Et du coup, que vous inspire 2022 ? Vous nourrissez un semblant d’espoir, dans tout ce contexte ?

(elle réfléchit) Je ne suis pas très optimiste… mais je ne suis pas non plus écrasée par un pessimisme terrifiant. En réalité, mon premier élan est toujours optimiste, au point que je suis souvent obligée de le calmer pour vérifier sur quoi il se base ! Le temps des élections est toujours un temps de changement possible, même s’il est moindre, donc j’ai l’espoir de voir arriver le moindre changement.

Depuis quelques années, je me demandais si j’allais arrêter de voter, ou non – parce que ce côté « moindre changement » me pesait de plus en plus, je me rendais compte que je n’avais jamais voté par entière conviction. C’est toujours un peu par défaut, comme un pis-aller.

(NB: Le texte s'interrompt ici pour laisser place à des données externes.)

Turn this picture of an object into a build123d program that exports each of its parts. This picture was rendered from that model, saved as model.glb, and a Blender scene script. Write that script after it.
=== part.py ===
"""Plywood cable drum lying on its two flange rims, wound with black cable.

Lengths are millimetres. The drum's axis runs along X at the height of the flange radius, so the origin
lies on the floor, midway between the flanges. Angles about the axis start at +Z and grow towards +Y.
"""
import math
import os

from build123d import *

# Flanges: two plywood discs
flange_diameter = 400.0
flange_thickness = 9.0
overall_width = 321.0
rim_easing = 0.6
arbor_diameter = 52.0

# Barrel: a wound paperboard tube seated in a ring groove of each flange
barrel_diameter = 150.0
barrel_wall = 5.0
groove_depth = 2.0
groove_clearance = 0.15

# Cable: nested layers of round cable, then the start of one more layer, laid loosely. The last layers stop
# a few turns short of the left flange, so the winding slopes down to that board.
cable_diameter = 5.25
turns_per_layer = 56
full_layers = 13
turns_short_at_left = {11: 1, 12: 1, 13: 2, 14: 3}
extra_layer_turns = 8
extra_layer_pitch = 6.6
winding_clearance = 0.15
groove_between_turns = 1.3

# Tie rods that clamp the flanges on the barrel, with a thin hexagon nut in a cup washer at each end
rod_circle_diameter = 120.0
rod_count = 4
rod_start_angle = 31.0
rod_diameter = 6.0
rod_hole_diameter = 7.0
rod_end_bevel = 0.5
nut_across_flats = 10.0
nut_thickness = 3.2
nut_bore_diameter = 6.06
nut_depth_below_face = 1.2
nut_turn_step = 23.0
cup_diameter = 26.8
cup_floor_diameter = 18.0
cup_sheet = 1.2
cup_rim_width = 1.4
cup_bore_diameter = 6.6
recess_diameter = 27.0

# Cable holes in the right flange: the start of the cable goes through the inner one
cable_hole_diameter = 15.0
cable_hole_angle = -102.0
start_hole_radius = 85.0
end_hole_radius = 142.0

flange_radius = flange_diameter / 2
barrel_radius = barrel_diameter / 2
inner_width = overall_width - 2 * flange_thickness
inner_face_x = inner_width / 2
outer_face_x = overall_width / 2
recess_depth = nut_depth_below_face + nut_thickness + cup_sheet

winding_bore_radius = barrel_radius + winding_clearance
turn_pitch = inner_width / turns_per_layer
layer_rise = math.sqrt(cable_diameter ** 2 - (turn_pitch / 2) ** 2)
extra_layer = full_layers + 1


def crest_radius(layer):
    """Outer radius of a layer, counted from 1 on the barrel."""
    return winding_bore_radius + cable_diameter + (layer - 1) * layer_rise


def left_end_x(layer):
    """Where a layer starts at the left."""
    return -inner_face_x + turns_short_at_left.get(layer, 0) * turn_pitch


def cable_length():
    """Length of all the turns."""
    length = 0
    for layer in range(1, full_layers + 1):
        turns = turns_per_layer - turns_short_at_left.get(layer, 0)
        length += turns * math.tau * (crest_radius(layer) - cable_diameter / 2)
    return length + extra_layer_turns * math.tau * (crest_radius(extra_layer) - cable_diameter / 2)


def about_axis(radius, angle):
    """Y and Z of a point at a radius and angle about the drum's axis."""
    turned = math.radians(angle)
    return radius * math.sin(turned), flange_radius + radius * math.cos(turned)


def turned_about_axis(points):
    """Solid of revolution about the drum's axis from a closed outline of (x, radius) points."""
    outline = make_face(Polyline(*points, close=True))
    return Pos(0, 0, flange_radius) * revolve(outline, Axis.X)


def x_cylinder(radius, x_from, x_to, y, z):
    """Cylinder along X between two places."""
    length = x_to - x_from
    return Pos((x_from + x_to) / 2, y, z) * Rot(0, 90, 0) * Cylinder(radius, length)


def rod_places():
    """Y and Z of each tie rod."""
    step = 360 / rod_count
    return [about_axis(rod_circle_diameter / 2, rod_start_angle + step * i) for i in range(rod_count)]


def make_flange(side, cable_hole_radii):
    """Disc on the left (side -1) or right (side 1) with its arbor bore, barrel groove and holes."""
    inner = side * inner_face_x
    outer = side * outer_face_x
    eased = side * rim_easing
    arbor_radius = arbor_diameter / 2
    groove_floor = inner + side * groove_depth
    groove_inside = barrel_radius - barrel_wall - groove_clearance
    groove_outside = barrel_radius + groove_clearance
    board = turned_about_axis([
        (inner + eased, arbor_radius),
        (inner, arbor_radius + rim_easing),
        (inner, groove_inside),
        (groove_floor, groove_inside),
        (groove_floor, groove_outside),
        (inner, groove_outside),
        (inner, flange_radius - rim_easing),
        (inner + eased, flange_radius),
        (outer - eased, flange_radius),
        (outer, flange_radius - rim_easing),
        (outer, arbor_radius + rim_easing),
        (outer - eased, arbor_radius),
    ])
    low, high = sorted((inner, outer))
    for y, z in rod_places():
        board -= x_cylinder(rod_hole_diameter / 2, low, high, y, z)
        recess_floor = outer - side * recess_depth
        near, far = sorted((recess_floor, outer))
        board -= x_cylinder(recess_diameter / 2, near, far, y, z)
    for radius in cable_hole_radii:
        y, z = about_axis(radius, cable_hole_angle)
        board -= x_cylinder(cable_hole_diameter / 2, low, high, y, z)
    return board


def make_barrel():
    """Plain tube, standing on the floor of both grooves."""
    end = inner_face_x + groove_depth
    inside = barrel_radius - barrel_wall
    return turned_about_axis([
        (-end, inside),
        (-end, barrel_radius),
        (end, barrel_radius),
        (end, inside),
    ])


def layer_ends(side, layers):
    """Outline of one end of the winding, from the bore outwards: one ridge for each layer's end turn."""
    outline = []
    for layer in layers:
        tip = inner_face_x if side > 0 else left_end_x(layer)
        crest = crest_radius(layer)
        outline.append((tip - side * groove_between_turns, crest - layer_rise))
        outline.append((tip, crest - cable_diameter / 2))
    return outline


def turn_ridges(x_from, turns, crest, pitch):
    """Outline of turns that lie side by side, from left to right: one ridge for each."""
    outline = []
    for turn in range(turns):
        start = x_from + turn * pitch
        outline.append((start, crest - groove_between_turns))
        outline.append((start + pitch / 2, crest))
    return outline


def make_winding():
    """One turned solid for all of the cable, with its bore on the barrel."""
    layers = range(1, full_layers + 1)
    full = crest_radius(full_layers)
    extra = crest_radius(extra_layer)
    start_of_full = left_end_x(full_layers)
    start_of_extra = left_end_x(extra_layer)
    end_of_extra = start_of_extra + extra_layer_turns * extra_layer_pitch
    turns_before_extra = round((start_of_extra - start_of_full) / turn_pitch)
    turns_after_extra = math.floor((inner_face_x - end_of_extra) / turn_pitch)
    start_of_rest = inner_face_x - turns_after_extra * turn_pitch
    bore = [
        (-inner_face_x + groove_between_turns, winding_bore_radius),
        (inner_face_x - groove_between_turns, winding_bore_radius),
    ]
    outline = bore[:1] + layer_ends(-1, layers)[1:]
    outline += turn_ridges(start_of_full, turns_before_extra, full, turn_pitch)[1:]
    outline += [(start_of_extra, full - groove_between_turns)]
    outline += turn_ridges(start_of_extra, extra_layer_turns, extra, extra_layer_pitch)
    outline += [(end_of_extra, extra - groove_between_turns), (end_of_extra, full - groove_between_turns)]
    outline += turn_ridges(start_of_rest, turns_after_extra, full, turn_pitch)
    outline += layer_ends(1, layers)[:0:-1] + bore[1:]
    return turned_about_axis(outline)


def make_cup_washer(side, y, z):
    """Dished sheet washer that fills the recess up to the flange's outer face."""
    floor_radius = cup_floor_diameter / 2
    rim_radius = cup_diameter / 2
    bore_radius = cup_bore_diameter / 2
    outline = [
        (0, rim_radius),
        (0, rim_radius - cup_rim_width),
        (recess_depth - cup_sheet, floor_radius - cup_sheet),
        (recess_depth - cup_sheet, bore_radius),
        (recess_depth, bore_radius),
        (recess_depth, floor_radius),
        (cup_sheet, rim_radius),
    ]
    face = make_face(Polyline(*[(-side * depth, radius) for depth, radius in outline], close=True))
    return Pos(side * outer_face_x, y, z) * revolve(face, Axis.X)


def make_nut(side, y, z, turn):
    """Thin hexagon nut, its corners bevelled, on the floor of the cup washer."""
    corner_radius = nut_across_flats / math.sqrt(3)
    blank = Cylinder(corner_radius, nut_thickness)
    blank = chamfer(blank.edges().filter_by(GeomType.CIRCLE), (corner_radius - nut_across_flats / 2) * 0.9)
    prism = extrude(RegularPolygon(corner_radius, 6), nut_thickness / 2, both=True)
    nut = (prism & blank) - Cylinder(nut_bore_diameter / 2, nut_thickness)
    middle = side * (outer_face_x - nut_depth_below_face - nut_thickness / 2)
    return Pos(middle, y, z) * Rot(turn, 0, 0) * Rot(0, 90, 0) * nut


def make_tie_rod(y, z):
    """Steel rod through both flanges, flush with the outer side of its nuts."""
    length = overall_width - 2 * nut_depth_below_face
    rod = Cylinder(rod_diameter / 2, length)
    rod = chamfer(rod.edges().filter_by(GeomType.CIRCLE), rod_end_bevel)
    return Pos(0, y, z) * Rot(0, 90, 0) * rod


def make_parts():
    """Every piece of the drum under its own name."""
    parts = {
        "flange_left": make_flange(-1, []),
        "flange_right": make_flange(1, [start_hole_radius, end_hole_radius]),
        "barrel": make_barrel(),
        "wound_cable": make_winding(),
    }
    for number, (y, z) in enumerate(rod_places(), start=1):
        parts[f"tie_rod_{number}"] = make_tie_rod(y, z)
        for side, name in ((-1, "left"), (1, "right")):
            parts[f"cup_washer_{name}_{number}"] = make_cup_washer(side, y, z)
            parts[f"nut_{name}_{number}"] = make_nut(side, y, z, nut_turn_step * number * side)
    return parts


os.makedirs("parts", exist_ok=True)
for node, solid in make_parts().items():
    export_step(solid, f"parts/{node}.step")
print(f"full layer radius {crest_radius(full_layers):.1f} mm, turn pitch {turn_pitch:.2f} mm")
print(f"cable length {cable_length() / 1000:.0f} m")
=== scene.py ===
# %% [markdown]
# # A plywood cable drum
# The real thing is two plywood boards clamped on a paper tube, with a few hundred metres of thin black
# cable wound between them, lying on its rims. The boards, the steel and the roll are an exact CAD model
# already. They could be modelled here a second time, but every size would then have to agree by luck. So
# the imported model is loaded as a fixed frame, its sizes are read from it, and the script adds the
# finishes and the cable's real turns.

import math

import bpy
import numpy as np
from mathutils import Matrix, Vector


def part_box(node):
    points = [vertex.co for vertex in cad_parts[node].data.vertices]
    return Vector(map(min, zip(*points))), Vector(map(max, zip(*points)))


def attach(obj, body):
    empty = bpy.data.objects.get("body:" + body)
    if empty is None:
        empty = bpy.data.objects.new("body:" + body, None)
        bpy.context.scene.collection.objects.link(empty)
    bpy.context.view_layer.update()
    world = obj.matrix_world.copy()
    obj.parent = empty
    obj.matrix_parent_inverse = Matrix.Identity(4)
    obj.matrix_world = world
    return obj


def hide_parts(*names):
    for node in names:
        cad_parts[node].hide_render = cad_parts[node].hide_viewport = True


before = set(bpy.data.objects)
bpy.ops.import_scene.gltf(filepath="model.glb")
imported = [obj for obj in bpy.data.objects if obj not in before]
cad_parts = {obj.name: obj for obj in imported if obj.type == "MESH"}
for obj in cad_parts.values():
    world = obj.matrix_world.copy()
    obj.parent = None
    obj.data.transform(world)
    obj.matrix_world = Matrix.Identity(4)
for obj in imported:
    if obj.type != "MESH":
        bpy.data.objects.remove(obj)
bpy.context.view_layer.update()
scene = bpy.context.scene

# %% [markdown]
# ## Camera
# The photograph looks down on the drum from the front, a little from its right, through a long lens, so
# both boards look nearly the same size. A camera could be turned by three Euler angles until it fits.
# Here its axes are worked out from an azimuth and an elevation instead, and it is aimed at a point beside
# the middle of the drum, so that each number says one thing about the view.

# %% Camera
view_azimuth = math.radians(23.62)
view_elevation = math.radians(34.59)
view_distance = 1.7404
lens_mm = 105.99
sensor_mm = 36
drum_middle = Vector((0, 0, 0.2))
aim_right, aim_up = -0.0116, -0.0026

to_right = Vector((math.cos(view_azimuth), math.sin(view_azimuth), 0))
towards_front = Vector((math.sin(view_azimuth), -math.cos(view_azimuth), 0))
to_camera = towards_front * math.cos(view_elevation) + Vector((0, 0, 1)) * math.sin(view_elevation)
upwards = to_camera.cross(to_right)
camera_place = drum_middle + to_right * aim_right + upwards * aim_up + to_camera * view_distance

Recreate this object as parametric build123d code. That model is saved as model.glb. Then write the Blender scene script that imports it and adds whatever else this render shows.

J’ai été élevée dans la rhétorique du « il faut voter, même pour voter blanc », et je songeais à faire un pas de côté par rapport à ça, pour voir ce que ça fait, voir si toute ma manière de penser la politique s’écroule au moment où je sors du système de vote. Et là, finalement, je me dis que ce ne sera pas en 2022 que je ferai ce pas de côté. Je vais absolument aller voter, parce que je veux absolument signifier à ce gouvernement à quel point ce qu’il a fait pendant l’exercice du pouvoir a été aberrant.

Recueillis par Barnabé Binctin et Sophie Chapelle

Photos : © Romain Guédé

Alice Zeniter, Comme un empire dans un empire, Flammarion, août 2020.

Notes

[1Romancière, traductrice, scénariste, dramaturge et metteuse en scène de théâtre, Alice Zeniter a obtenu en 2017 le Prix Goncourt des lycéens avec L’Art de Perdre (Flammarion). Elle vient de publier à 34 ans son septième roman, Comme un empire dans un empire (Flammarion, 2020).

[2Une forme d’auto-organisation dans laquelle les individus s’assignent eux-mêmes des tâches et les exécutent, en toute responsabilité. En do-ocratie, chacun a de l’influence ou du pouvoir à la mesure de ce qu’il fait.